“世界標準”見据えて感じた期待と戸惑い=3得点快勝も日本が露呈した遠藤依存
対照的な内容だった前半と後半
後半開始から出場した遠藤が格の違いを見せつけたことにより、ボランチの層について不安も覚えた 【Photo:Getty Images】
日本が決定機を作ったのは、いずれも両サイドから。前半18分には清武の右からの素早いグラウンダーのパスに香川が直接狙うが、シュートは大きくバーを超える。31分には左サイドからのクロスに岡崎が頭で反応するも、こちらはGKがジャンプしてしっかりキャッチ。それでも徐々に日本はペースを引き寄せ、41分には今年最初のゴールが生まれる。清武がペナルティーエリア前で体を張ってボールキープ。セカンドボールを拾った長谷部が縦に流し、内田篤人がシュートを放つ。最後は岡崎が伸ばした右足に当たってコースが変わりゴールインとなった。前半は日本の1点リードで終了する。
後半、ザッケローニ監督は清武と細貝に代えて、前田と遠藤を投入。遠藤はそのままボランチに入り、前田は1トップ、岡崎は右MFに回った。遠藤が入ったことで、中盤は見違えるほど落ち着きを取り戻し、パスの選択肢も一気に増える。その効果は後半15分に表れた。遠藤のパスを受けた本田が大きく左に展開、これを香川が相手DFを引きつけながら折り返し、走り込んできた本田が左足のシュートでネットを揺らす。さらにその1分後、前田とのワンツーから香川が縦へパスを出し、飛び込んできた岡崎がGKの動きを冷静に読んで左足で流し込み、ダメ押しの3点目を決めた。
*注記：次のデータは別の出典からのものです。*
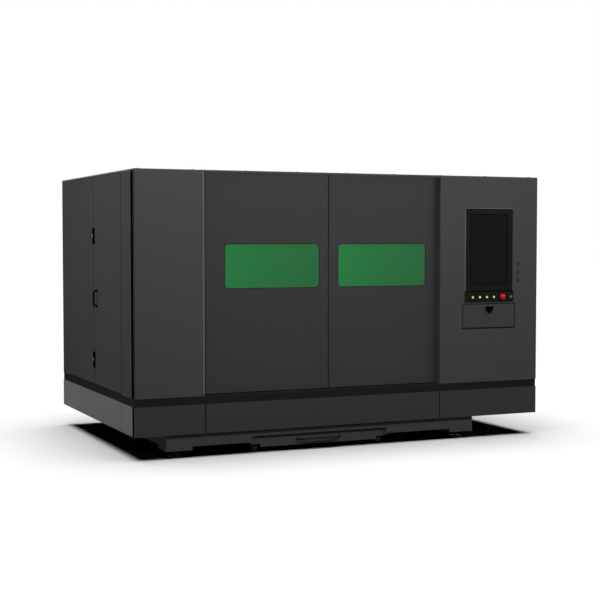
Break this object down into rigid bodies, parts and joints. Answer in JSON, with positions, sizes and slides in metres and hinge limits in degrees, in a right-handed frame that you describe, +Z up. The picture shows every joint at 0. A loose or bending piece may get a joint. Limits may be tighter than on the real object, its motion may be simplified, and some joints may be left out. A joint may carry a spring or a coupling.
{
  "type": "fiber laser cutting machine",
  "caption": "Enclosed flat-bed laser cutter with sliding front doors, green windows, a portrait screen console, side cabinet doors and a wheeled scrap drawer.",
  "frame": {"origin": "middle of the enclosure's footprint, on the floor", "axes": "+X to the right along the front, +Y to the back, +Z up"},
  "size_m": [2.959, 1.8708, 1.8],
  "materials": {
    "charcoal_paint": "textured powder coat",
    "dark_paint": "textured powder coat",
    "light_charcoal": "textured powder coat",
    "black_paint": "satin",
    "base_paint": "satin",
    "bed_paint": "satin",
    "safety_glass": "tinted",
    "display_glass": "gloss",
    "black_plastic": "matte",
    "grey_plastic": "matte",
    "plate_plastic": "matte",
    "green_plastic": "gloss",
    "red_plastic": "gloss",
    "slate_plastic": "satin",
    "steel": "machined",
    "mild_steel": "scorched",
    "galvanised": "galvanised",
    "aluminium": "anodised",
    "caster_rubber": "matte"
  },
  "bodies": {
    "frame": {"base_frame": "base_paint", "levelling_feet": "steel", "machine_bed": "bed_paint", "table_frame": "mild_steel", "table_slats": "mild_steel", "scrap_chute": "galvanised", "guide_rails": "steel", "sill_ring": "black_paint", "enclosure_frame": "base_paint", "front_corner_posts": "black_paint", "partitions": "base_paint", "front_panel_left": "charcoal_paint", "console_panel": "charcoal_paint", "front_skirt_left": "dark_paint", "front_skirt_centre": "dark_paint", "front_skirt_right": "dark_paint", "side_panel_front": "charcoal_paint", "side_panel_rear": "charcoal_paint", "side_door_pivots": "steel", "side_skirt_left": "light_charcoal", "side_skirt_right": "light_charcoal", "rear_skirt": "dark_paint", "right_side_panels": "charcoal_paint", "rear_panels": "charcoal_paint", "roof_panel": "charcoal_paint", "exhaust_collar": "galvanised", "door_rail": "steel", "screen_housing": "black_plastic", "screen_glass": "display_glass", "button_plate": "plate_plastic", "indicator_lamps": "grey_plastic", "laser_source": "galvanised", "drive_rack": "galvanised"},
    "left_door": {"front_door_left": "dark_paint", "window_left": "safety_glass"},
    "right_door": {"front_door_right": "dark_paint", "window_right": "safety_glass"},
    "front_cabinet_door": {"side_door_front": "charcoal_paint", "side_door_handle": "black_plastic"},
    "rear_cabinet_door": {"side_door_rear": "charcoal_paint"},
    "upper_latch": {"latch_upper": "black_plastic"},
    "lower_latch": {"latch_lower": "black_plastic"},
    "flap": {"keyboard_flap": "charcoal_paint", "keyboard": "black_plastic"},
    "knob": {"flap_knob": "black_plastic"},
    "estop": {"estop_button": "red_plastic"},
    "selector": {"selector_switch": "slate_plastic"},
    "drawer": {"scrap_drawer": "base_paint", "drawer_handle": "black_paint"},
    "gantry": {"gantry_beam": "aluminium"},
    "carriage": {"head_carriage": "aluminium"},
    "head": {"cutting_head": "aluminium"},
    "button_1": {"push_button_1": "green_plastic"},
    "button_2": {"push_button_2": "green_plastic"},
    "button_3": {"push_button_3": "green_plastic"},
    "button_4": {"push_button_4": "green_plastic"},
    "wheel_1": {"drawer_wheel_1": "caster_rubber"},
    "wheel_2": {"drawer_wheel_2": "caster_rubber"},
    "wheel_3": {"drawer_wheel_3": "caster_rubber"},
    "wheel_4": {"drawer_wheel_4": "caster_rubber"}
  },
  "joints": [
    {"name": "left_door_slide", "type": "slide", "parent": "frame", "child": "left_door", "axis": [1, 0, 0], "range_m": [-0.4, 0]},
    {"name": "right_door_slide", "type": "slide", "parent": "frame", "child": "right_door", "axis": [1, 0, 0], "range_m": [0, 0.64]},
    {"name": "front_cabinet_hinge", "type": "hinge", "parent": "frame", "child": "front_cabinet_door", "pos_m": [-1.456, -0.618, 1], "axis": [0, 0, 1], "range_deg": [0, 110]},
    {"name": "rear_cabinet_hinge", "type": "hinge", "parent": "frame", "child": "rear_cabinet_door", "pos_m": [-1.456, 0.753, 1], "axis": [0, 0, 1], "range_deg": [-110, 0]},
    {"name": "upper_latch_turn", "type": "hinge", "parent": "front_cabinet_door", "child": "upper_latch", "pos_m": [-1.465, 0.004, 1.391], "axis": [1, 0, 0], "range_deg": [-90, 0]},
    {"name": "lower_latch_turn", "type": "hinge", "parent": "front_cabinet_door", "child": "lower_latch", "pos_m": [-1.465, 0.004, 0.559], "axis": [1, 0, 0], "range_deg": [-90, 0]},
    {"name": "flap_hinge", "type": "hinge", "parent": "frame", "child": "flap", "pos_m": [1.0745, -0.894, 0.764], "axis": [1, 0, 0], "range_deg": [0, 90]},
    {"name": "flap_knob_turn", "type": "hinge", "parent": "flap", "child": "knob", "pos_m": [1.0745, -0.9, 0.887], "axis": [0, 1, 0], "range_deg": [-90, 0]},
    {"name": "estop_press", "type": "slide", "parent": "frame", "child": "estop", "axis": [0, 1, 0], "range_m": [0, 0.005], "stiffness_N_per_m": 900},
    {"name": "selector_turn", "type": "hinge", "parent": "frame", "child": "selector", "pos_m": [1.235, -0.9, 0.97], "axis": [0, 1, 0], "range_deg": [-56, 0]},
    {"name": "drawer_slide", "type": "slide", "parent": "frame", "child": "drawer", "axis": [0, 1, 0], "range_m": [-1.2, 0]},
    {"name": "gantry_slide", "type": "slide", "parent": "frame", "child": "gantry", "axis": [0, 1, 0], "range_m": [-0.9, 0]},
    {"name": "carriage_slide", "type": "slide", "parent": "gantry", "child": "carriage", "axis": [1, 0, 0], "range_m": [-0.56, 0.56]},
    {"name": "head_slide", "type": "slide", "parent": "carriage", "child": "head", "axis": [0, 0, 1], "range_m": [-0.11, 0]},
    {"name": "button_1_press", "type": "slide", "parent": "frame", "child": "button_1", "axis": [0, 1, 0], "range_m": [0, 0.003], "stiffness_N_per_m": 500},
    {"name": "button_2_press", "type": "slide", "parent": "frame", "child": "button_2", "axis": [0, 1, 0], "range_m": [0, 0.003], "stiffness_N_per_m": 500},
    {"name": "button_3_press", "type": "slide", "parent": "frame", "child": "button_3", "axis": [0, 1, 0], "range_m": [0, 0.003], "stiffness_N_per_m": 500},
    {"name": "button_4_press", "type": "slide", "parent": "frame", "child": "button_4", "axis": [0, 1, 0], "range_m": [0, 0.003], "stiffness_N_per_m": 500},
    {"name": "wheel_1_roll", "type": "hinge", "parent": "drawer", "child": "wheel_1", "pos_m": [-0.64, -0.81, 0.0245], "axis": [1, 0, 0], "continuous": true},
    {"name": "wheel_2_roll", "type": "hinge", "parent": "drawer", "child": "wheel_2", "pos_m": [0.254, -0.81, 0.0245], "axis": [1, 0, 0], "continuous": true},
    {"name": "wheel_3_roll", "type": "hinge", "parent": "drawer", "child": "wheel_3", "pos_m": [-0.64, 0.54, 0.0245], "axis": [1, 0, 0], "continuous": true},
    {"name": "wheel_4_roll", "type": "hinge", "parent": "drawer", "child": "wheel_4", "pos_m": [0.254, 0.54, 0.0245], "axis": [1, 0, 0], "continuous": true}
  ],
  "couplings": [
    {"joint": "wheel_1_roll", "follows": "drawer_slide", "rad_per_m": -40.816},
    {"joint": "wheel_2_roll", "follows": "drawer_slide", "rad_per_m": -40.816},
    {"joint": "wheel_3_roll", "follows": "drawer_slide", "rad_per_m": -40.816},
    {"joint": "wheel_4_roll", "follows": "drawer_slide", "rad_per_m": -40.816}
  ]
}
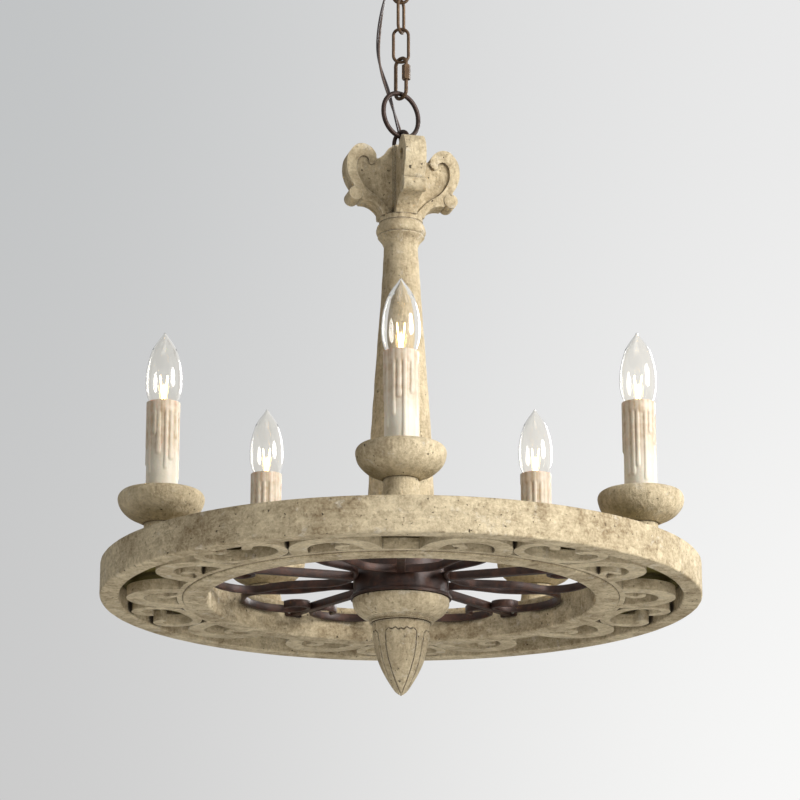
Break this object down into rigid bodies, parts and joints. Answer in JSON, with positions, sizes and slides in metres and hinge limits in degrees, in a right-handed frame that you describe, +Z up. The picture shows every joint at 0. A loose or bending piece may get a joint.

この日、通算31ゴール目を決めた岡崎は、原博実氏(日本サッカー協会技術委員長)が持つ国際Aマッチの得点記録3位(37ゴール)に、あと6ゴールと迫った。年内に抜き去る可能性は、十分にあるだろう。
その後の日本ベンチは、酒井高徳、乾貴士、伊野波雅彦、大津祐樹を相次いでピッチに送り出す。とりわけ目立っていたのが、わずか28分のプレー時間ながらチーム最多7本のシュートを放った乾の積極性、そして代表初キャップを刻んだ大津の初々しさであろうか。すっかり意気消沈したラトビアに対し、その後も日本は相手を圧倒し続け、3−0の完勝で今年最初のゲームを終えた。
遠藤の“格の違い”がもたらす戸惑い
そのラトビアを率いたスタルコフス監督。試合後の会見で「最も脅威に感じた日本のコンビネーションはどれか?」という質問に対し、「香川、長友、本田による左サイドのコンビネーション」と答えていたのが興味深かった。ザッケローニは一貫して、香川を左に、本田を中央に置くことにこだわってきたが、この試合に関しては香川の左は非常に効果的であった。確かに、乾が左に入って香川が中央にスライドした後半17分以降の攻撃も、なかなかに見応えはあったが、残念ながらゴールは生まれていない。本田が下がったあと、左からの崩しで乾や香川が得点を決めていれば、この試合の評価はまた違ったものになっていただろう。
いずれにせよ、今の日本代表の得点源を支えているのが、両サイドの人材の豊富さと競争力に負うところが大きいのは、誰もが認めるところであろう。その一方で、有り余るタレントがひしめいている両サイドに比べて、ボランチの人材が極めて限られているのは、どうしたものか。この日、久々のスタメンとなった細貝は、前半のチーム状態が低調だったこともあり、やや気の毒な面があったのは否めない。それでも、遠藤が入ってからのチームの変わりようを見ると、やはり「格の違い」というものを感じずにはいられなかった。もっとも、今年はJ2で戦う33歳の遠藤が、来年のW杯本番までトップフォームでいられる保証がないのも事実。だからこそ、細貝なり高橋秀人なりが、もっと頼れる存在になってもらわないと困るのだが。
先に触れたように、今年はW杯予選突破、さらにはコンフェデ杯をはじめとする“世界標準”に向けた戦いが目白押しである。このラトビア戦を起点として、13年の日本代表がどこまで進化を遂げていくのか、今年もしっかりと見届けながらレポートすることにしたい。そして年内最後の代表戦が終わるころには、来年のブラジルでの祭典が待ち遠しく思えるくらい、さらに強く魅力的な日本代表となっていることを、心から願う次第である。